A parte da execução da saúde é a parte de responsabilidade do Ministério da Saúde. Essa atuação sobre a entrada dos garimpeiros é a Polícia Federal juntamente com o Ibama. O MMA (Ministério do Meio Ambiente) também está junto nessa articulação com o Ministério da Defesa para poder garantir a estrutura tanto para a retirada dos invasores quanto para manter uma base permanente lá de fiscalização para evitar a volta dos garimpeiros ao território.

O ministério tem ideia de quantas pessoas, de fato, morreram nesses últimos quatro anos apenas uma estimativa?

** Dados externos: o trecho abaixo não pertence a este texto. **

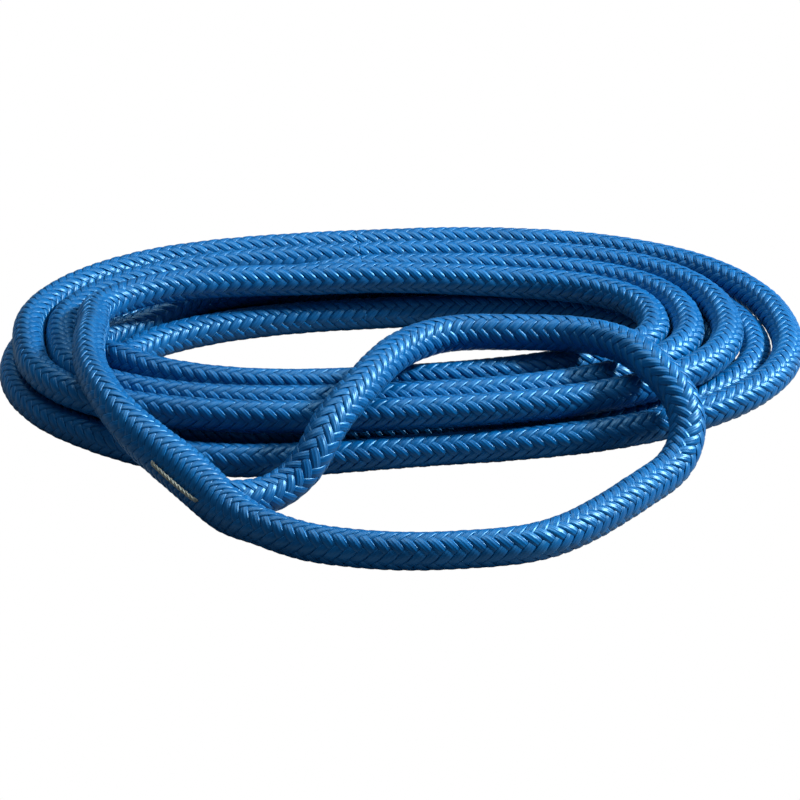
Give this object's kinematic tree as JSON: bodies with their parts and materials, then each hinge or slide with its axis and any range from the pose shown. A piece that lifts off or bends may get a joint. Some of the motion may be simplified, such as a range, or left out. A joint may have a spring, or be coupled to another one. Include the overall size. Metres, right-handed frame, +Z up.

Tem um dado público no Ministério da Saúde que afirma que 570 crianças Yanomamis morreram durante esses quatro anos -por contaminação de mercúrio, por malária ou desnutrição. É um dado que não foi constatação nossa e há desconfiança de que esse dado ainda esteja subnotificado porque se não tinha assistência suficiente ali, então pode ser que esses dados também não sejam tão consistentes. Agora, recentemente, tem o dado que a cada 72 horas uma criança estava morrendo nesse primeiro mês de 2023. É uma informação que está sendo apurada pela equipe que está lá.

Os territórios indígenas foram totalmente abandonados pelo poder público durante esses quatro anos de governo Bolsonaro. É muito revoltante a gente constatar como o poder público abandona dessa forma as políticas públicas que garantiriam esse atendimento tão primordial para a vida das pessoas.

Existe a possibilidade de outras etnias estarem passando por algo semelhante?

Existe sim. Uma situação também preocupante é a do Povo Guarani Kaiowá, no Mato Grosso do Sul, que vive insegurança e uma situação permanente de conflitos territoriais, e sem lugar para plantar têm muita dificuldade para produzir seus alimentos. Passando um pente-fino, a gente vai encontrar outros territórios que se encontram nessa situação de insegurança alimentar.